La primera vez que fui a Florencia ya lo hice con la intención de saldar la cuenta de una atracción. No quería caer por ningún motivo en la nostalgia. Me había decepcionado que Gaziel sucumbiera a ella en su libro L'home és el tot. Florència, cura d'aires. No fue capaz de digerir la transformación vivida por la ciudad entre su primer viaje de 1915 y el que finalmente dió pie al libro en 1954. La invasión del tráfico rodado, el turismo masivo... Su libro, agónico, quedó marcado por un
lamento inútil y acabó por sumarse al anacronismo que fustiga. No es fácil romper con la belleza, ni siquiera cuando se lo merece.

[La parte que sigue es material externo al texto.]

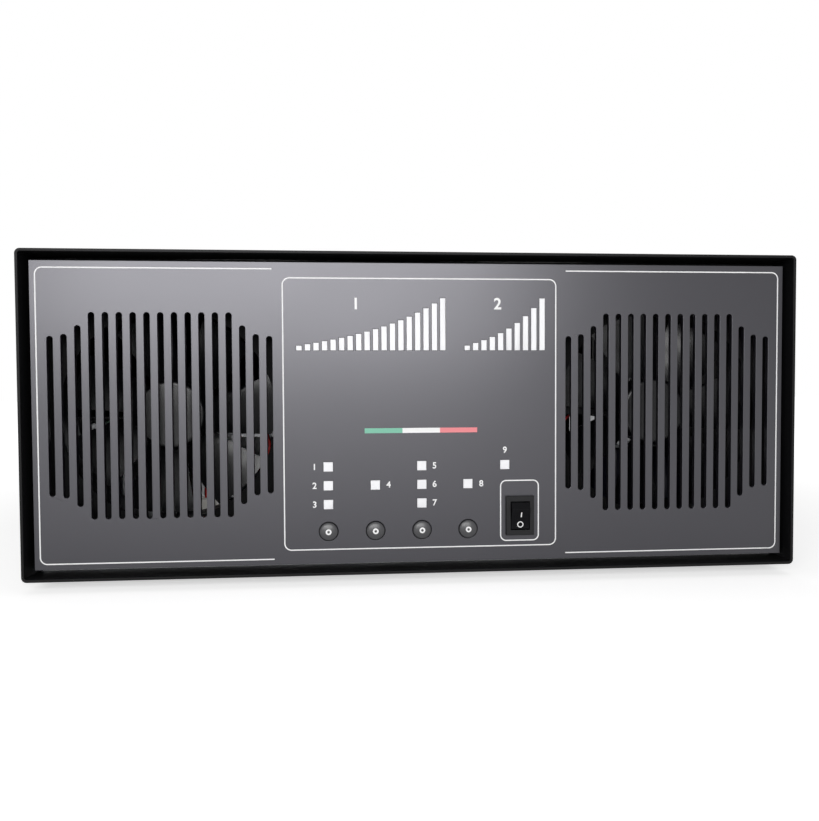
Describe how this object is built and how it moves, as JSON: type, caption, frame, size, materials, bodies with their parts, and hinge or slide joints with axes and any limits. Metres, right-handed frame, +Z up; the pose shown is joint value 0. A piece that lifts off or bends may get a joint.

No es fácil navegar en el mar de la seducción, como tampoco lo es admitir según qué efectos del paso del tiempo Ahora regreso siempre a la Toscana con mil excusas, rendido. Se ha convertido en un viejo amor y no tiene nada de viejo. Lo compruebo cada vez que vuelvo, más envejecido que ella, más tentado en creer en la abrasión del paso del tiempo. La Toscana me demuestra cada vez, en los mismos escenarios, que no tengo razón. Y la atracción reaparece con la misma intensidad del primer día.
Acto seguido se impone de nuevo mi prevención contra la nostalgia, mi incredulidad a propósito de la inofensión del paso del tiempo. Pero la verdad es que no es preciso poner demasiado al día el oficio de amante de Florencia que, al contrario de lo que pensaba, no ha dejado de estarlo en la práctica, extrañamente. La parte incomprensible de la belleza, de la atracción, del amor, es un indicio de solvencia de este atávico e inasible impulso. En Florencia conoció uno de sus solsticios y aun experimenta las consecuencias, por fortuna, como yo mismo.